Anders Corlin15:09:04

Now I get confused, happened to see the raw input of a multipart/form request that Ring already so nicely parses, and found the content very similar with boundary separators. And reading the header of org.apache.commons.fileupload which ring.middleware.multipart-params uses for it's parsing, it says: > This class handles multiple files per single HTML widget, sent using multipart/mixed encoding type, as specified by RFC 1867 . Use parseRequest(RequestContext) to acquire a list of FileItems associated with a given HTML widget. So maybe most of my code isn't necessary at all? Gonna see what happens if I just change the content type from multipart/mixed to multipart/form-data a bit later on.

Anders Corlin21:09:22

Yes! So actually if I just bypass the check in ring.middleware.multipart-params/multipart-form? with another middleware before that changes content type from multipart/mixed to multipart/form-data Ring parses out the image as well.

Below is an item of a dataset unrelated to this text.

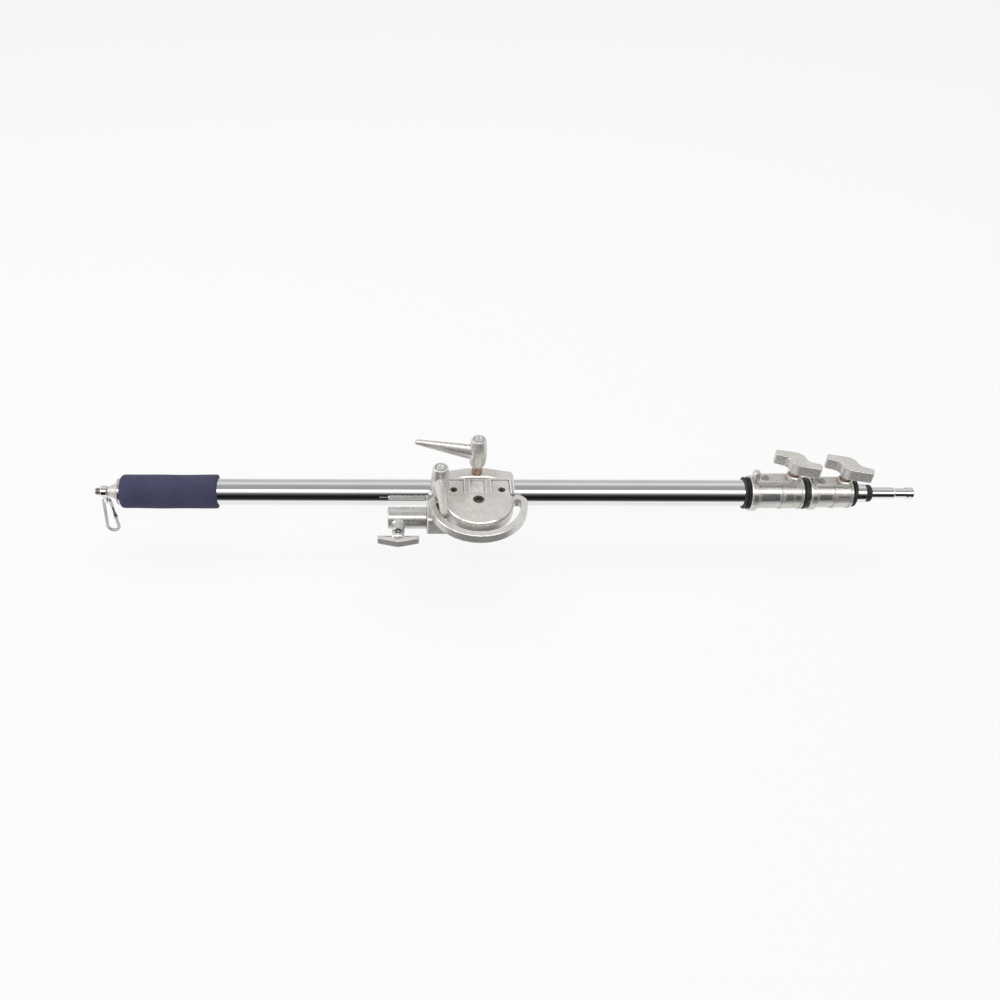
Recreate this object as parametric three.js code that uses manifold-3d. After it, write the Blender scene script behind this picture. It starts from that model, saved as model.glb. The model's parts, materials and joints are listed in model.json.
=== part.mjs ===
// Overhead boom arm, folded, in millimetres. +X runs along the boom to its spigot, +Z is up.
// The origin is the centre of the receiver's mouth, where the boom sits on its stand.
// Until the last lines everything is placed from the boom's own centre line (y = z = 0),
// with x = 0 at the tilt pivot.

import * as THREE from 'three';
import { mergeVertices } from 'three/addons/utils/BufferGeometryUtils.js';
import Module from 'manifold-3d';

const wasm = await Module();
wasm.setup();

// Fits shared by all pieces
const seat_gap = 0.3;
const cut_overrun = 2;
const weld_tolerance = 0.0001;

// Facets round a full turn
const tube_sides = 32;
const cast_sides = 24;
const small_sides = 16;
const wire_sides = 8;

// Steps along drawn curves: a quarter corner has twice the first number
const corner_steps = 1;
const arc_steps = 9;
const disc_steps = 15;
const link_steps = 38;

// Telescoping tubes
const tube_wall = 1.5;
const tube_play = 1;
const tube_1_r = 17.5;
const tube_1_length = 840.2;
const tube_2_length = 640;
const tube_3_set_in = 66.7;
const tube_1_bore_r = tube_1_r - tube_wall;
const tube_2_r = tube_1_bore_r - tube_play;
const tube_2_bore_r = tube_2_r - tube_wall;
const tube_3_r = tube_2_bore_r - tube_play;
const tube_3_bore_r = tube_3_r - tube_wall;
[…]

Feels like I've been going around in circles, @U0BKWMG5B what is you're understanding about the differences about the two formats? And as far as I can read in the header of commons.FileUpload it supports multipart/mixed; where did you read that it doesn't?

weavejester13:09:45

My understanding is that the sole difference is that multipart/form-data must set a name attribute in the Content-Disposition header, while multipart/mixed has no such restriction. This means that form data can be loaded into a map of parameters, while mixed data cannot, as it doesn't have a guaranteed key for each multipart section. Mixed data is more generally used for things like email attachments. The FileItem interface in FileUpload requires a name attribute to be constructed, however now that I look at the actual parsing code, I see that this name attribute may actually be null. So I believe I was wrong before, and that it's possible to use FileUpload to parse multipart/mixed directly, without dropping down to the lower level API of the library. You'll get an iterator of FileItem instances where getFieldName may return null. Of course, this isn't compatible with Ring because it expects each multipart section to be named, so it has keys for the map it produces.